MATERIAL:
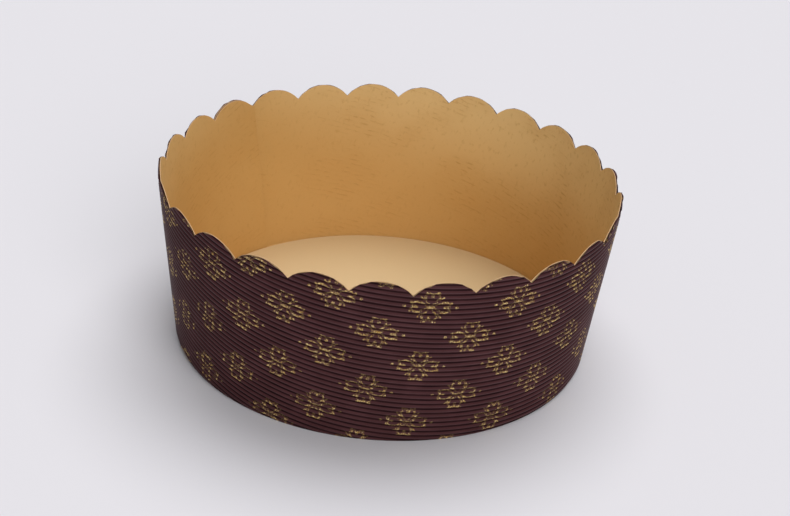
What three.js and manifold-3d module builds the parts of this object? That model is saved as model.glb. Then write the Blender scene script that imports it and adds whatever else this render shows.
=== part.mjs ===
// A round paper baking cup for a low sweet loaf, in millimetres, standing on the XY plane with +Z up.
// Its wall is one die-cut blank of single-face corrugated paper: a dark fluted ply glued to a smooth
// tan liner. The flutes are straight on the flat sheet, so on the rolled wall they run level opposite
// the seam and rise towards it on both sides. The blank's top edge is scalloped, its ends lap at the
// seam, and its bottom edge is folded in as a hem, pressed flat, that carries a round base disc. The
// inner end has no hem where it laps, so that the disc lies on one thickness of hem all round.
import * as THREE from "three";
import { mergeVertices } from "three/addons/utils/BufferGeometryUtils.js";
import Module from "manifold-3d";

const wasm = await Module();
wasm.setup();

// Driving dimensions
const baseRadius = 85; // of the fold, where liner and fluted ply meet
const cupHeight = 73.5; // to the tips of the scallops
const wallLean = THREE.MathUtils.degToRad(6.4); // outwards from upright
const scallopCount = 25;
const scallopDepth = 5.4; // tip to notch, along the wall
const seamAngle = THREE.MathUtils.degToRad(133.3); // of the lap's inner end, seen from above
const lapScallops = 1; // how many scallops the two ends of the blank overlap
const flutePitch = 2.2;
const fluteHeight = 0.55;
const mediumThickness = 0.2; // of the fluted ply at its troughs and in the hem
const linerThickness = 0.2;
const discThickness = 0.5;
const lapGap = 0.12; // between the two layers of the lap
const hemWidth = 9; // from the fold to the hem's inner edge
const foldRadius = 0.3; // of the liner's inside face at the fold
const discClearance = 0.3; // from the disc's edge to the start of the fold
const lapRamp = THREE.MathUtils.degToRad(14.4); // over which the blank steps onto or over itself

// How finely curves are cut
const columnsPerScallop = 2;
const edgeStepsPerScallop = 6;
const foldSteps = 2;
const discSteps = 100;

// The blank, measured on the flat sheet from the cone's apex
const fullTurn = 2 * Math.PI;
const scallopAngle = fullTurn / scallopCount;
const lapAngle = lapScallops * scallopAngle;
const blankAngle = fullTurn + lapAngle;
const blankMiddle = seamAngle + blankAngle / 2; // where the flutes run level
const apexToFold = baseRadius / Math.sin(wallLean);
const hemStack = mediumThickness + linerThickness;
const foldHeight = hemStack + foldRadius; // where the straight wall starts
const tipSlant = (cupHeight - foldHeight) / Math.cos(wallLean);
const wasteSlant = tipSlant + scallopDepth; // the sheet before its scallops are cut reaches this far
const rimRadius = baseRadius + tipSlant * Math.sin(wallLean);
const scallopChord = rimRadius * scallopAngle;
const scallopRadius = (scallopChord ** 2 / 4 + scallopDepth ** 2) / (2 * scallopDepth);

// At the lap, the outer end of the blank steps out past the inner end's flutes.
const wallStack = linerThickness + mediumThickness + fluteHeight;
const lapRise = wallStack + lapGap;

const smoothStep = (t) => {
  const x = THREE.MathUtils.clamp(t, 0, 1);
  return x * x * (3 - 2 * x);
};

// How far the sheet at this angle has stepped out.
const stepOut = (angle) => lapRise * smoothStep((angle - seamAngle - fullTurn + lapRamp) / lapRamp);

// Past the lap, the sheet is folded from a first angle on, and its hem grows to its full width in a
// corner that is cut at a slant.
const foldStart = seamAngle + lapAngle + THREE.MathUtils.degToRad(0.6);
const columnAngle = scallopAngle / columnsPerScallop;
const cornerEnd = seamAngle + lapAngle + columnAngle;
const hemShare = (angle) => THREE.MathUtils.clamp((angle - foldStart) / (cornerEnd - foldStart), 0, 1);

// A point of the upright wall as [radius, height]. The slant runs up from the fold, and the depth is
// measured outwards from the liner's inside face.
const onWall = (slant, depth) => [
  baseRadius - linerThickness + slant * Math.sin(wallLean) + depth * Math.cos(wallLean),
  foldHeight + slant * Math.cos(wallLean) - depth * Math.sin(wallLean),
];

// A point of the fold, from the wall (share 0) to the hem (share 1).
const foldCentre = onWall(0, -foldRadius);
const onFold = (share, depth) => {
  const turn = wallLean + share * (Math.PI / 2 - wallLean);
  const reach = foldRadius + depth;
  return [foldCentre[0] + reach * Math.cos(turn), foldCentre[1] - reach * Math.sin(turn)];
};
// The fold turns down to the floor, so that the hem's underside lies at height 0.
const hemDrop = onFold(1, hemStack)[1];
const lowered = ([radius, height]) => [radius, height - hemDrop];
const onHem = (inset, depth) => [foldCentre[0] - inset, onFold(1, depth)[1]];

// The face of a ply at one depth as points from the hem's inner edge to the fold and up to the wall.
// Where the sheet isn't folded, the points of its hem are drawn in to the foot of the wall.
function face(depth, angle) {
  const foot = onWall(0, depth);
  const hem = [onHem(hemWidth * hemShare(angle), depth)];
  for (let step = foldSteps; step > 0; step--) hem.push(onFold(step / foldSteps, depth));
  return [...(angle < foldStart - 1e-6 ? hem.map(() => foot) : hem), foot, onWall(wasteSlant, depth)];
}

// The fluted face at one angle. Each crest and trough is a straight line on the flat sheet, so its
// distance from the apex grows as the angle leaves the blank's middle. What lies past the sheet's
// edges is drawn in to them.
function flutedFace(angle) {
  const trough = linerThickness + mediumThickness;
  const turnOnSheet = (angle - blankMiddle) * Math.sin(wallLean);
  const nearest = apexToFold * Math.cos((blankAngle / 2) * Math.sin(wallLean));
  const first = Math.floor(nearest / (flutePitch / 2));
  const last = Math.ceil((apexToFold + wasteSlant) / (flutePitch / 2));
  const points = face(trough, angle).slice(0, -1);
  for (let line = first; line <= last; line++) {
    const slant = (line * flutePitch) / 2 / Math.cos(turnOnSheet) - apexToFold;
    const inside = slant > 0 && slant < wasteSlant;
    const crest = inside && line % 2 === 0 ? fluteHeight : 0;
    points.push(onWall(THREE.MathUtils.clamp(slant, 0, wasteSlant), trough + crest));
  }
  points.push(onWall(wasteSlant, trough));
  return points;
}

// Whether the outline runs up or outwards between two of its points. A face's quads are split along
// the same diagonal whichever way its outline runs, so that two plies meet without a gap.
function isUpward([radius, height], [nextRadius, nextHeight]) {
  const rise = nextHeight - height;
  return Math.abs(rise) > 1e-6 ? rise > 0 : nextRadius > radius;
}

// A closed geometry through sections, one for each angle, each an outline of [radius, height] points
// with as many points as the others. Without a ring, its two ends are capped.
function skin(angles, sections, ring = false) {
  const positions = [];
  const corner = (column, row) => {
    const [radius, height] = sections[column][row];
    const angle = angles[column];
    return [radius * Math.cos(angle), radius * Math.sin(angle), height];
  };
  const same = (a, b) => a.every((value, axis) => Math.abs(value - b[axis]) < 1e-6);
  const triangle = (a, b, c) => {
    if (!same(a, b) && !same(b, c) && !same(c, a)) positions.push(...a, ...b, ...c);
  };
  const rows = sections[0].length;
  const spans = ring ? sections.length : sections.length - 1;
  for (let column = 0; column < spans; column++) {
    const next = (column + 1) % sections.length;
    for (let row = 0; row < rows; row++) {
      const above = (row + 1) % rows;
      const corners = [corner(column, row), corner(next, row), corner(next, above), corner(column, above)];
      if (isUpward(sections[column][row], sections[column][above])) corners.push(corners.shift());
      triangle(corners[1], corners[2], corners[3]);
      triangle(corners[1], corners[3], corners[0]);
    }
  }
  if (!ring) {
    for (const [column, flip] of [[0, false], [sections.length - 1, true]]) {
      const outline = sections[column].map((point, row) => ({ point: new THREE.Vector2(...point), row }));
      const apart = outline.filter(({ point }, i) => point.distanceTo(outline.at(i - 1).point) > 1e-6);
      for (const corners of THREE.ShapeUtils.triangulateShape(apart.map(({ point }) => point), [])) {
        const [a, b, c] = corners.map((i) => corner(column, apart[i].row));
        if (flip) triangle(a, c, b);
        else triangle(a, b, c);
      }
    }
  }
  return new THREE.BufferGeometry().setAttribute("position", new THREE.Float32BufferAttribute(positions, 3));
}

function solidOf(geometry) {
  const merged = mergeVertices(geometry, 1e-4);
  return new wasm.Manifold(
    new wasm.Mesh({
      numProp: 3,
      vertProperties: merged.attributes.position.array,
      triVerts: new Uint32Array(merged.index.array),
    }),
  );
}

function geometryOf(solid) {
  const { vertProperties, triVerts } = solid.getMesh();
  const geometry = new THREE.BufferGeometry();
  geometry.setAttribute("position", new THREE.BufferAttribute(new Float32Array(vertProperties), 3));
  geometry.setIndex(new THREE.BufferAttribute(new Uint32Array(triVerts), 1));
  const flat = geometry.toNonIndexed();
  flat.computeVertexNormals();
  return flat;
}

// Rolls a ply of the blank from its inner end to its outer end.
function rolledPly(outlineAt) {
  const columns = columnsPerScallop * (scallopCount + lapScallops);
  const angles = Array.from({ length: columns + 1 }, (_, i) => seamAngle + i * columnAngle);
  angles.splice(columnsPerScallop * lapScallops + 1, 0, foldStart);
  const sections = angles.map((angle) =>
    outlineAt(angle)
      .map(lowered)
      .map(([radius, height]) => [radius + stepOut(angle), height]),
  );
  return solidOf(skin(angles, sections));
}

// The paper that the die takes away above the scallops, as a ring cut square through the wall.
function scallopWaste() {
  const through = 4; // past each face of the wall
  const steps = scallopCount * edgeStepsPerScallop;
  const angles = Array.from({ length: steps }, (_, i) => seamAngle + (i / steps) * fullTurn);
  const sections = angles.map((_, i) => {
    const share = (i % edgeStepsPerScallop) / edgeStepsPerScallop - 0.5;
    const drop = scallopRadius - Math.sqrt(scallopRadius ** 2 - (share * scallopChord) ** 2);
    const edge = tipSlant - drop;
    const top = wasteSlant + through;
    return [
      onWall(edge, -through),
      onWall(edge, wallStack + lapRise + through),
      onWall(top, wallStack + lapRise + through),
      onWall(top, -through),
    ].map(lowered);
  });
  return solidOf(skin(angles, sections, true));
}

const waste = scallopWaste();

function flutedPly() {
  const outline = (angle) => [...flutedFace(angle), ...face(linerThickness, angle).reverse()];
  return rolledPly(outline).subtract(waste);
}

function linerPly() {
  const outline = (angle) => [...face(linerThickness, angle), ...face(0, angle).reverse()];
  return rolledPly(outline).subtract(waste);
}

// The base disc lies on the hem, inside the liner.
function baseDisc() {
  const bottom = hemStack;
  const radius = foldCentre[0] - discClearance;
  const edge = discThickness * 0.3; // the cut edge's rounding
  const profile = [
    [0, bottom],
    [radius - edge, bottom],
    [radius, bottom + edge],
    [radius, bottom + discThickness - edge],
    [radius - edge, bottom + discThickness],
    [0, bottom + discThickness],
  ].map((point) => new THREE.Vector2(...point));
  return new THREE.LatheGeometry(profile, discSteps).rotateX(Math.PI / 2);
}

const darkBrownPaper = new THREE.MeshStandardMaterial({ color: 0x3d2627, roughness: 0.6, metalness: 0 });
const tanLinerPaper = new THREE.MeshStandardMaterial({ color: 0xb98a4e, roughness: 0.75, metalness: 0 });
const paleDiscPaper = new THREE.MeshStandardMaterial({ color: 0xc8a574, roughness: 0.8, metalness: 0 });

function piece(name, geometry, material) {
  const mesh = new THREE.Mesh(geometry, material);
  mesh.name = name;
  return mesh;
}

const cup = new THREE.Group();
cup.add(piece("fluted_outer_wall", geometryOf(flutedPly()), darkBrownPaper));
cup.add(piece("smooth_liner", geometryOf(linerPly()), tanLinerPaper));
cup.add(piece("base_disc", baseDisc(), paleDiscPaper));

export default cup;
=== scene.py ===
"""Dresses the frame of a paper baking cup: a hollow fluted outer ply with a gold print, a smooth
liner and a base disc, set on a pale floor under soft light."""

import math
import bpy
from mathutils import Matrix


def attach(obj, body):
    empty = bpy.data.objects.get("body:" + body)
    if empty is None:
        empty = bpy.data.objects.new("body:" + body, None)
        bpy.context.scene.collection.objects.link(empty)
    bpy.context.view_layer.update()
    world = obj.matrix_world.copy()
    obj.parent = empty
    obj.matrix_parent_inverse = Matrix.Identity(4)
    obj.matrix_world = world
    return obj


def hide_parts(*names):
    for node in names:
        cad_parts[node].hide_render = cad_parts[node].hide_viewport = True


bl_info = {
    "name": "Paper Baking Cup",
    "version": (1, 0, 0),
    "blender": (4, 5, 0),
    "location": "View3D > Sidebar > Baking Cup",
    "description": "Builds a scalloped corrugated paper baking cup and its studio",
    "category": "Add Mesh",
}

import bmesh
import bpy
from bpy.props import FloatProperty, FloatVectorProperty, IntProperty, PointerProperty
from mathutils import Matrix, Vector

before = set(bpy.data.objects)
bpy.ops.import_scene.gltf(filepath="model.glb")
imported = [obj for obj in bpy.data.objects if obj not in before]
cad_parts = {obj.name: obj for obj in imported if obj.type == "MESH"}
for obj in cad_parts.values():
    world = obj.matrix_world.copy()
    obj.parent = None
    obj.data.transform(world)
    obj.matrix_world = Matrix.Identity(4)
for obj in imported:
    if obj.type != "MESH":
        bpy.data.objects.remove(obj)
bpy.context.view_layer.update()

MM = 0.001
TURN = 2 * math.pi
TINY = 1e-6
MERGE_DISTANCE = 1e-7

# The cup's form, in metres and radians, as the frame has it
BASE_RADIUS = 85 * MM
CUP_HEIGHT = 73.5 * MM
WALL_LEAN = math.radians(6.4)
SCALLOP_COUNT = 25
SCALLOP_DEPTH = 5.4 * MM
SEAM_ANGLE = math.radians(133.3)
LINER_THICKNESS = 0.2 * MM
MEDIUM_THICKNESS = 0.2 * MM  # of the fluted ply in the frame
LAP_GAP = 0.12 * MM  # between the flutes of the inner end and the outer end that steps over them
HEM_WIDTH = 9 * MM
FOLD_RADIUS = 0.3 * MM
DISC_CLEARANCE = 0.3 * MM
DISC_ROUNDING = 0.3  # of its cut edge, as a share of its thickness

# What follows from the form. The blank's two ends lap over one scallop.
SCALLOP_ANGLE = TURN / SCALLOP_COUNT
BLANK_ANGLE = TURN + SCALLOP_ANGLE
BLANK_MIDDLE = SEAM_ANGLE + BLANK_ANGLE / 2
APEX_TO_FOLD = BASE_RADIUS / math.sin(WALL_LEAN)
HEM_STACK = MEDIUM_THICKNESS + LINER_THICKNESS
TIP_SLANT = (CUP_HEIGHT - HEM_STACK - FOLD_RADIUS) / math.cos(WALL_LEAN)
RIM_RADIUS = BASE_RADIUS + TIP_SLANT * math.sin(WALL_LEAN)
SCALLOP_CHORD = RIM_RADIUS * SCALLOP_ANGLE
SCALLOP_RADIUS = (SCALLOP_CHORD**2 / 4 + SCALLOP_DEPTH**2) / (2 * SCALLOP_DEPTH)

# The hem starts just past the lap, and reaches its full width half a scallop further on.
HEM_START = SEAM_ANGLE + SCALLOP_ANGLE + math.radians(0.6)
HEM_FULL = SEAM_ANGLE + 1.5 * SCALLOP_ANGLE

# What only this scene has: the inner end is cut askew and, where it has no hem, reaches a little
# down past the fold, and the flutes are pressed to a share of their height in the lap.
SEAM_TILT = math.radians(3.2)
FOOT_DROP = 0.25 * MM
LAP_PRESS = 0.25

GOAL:
Extract exactly the run of lines beginning at the line with "function piece(name, geometry, material)" and ending at the line with "MERGE_DISTANCE = 1e-7", including both ends and nothing beyond them.

TASK OUTPUT:
function piece(name, geometry, material) {
  const mesh = new THREE.Mesh(geometry, material);
  mesh.name = name;
  return mesh;
}

const cup = new THREE.Group();
cup.add(piece("fluted_outer_wall", geometryOf(flutedPly()), darkBrownPaper));
cup.add(piece("smooth_liner", geometryOf(linerPly()), tanLinerPaper));
cup.add(piece("base_disc", baseDisc(), paleDiscPaper));

export default cup;
=== scene.py ===
"""Dresses the frame of a paper baking cup: a hollow fluted outer ply with a gold print, a smooth
liner and a base disc, set on a pale floor under soft light."""

import math
import bpy
from mathutils import Matrix


def attach(obj, body):
    empty = bpy.data.objects.get("body:" + body)
    if empty is None:
        empty = bpy.data.objects.new("body:" + body, None)
        bpy.context.scene.collection.objects.link(empty)
    bpy.context.view_layer.update()
    world = obj.matrix_world.copy()
    obj.parent = empty
    obj.matrix_parent_inverse = Matrix.Identity(4)
    obj.matrix_world = world
    return obj


def hide_parts(*names):
    for node in names:
        cad_parts[node].hide_render = cad_parts[node].hide_viewport = True


bl_info = {
    "name": "Paper Baking Cup",
    "version": (1, 0, 0),
    "blender": (4, 5, 0),
    "location": "View3D > Sidebar > Baking Cup",
    "description": "Builds a scalloped corrugated paper baking cup and its studio",
    "category": "Add Mesh",
}

import bmesh
import bpy
from bpy.props import FloatProperty, FloatVectorProperty, IntProperty, PointerProperty
from mathutils import Matrix, Vector

before = set(bpy.data.objects)
bpy.ops.import_scene.gltf(filepath="model.glb")
imported = [obj for obj in bpy.data.objects if obj not in before]
cad_parts = {obj.name: obj for obj in imported if obj.type == "MESH"}
for obj in cad_parts.values():
    world = obj.matrix_world.copy()
    obj.parent = None
    obj.data.transform(world)
    obj.matrix_world = Matrix.Identity(4)
for obj in imported:
    if obj.type != "MESH":
        bpy.data.objects.remove(obj)
bpy.context.view_layer.update()

MM = 0.001
TURN = 2 * math.pi
TINY = 1e-6
MERGE_DISTANCE = 1e-7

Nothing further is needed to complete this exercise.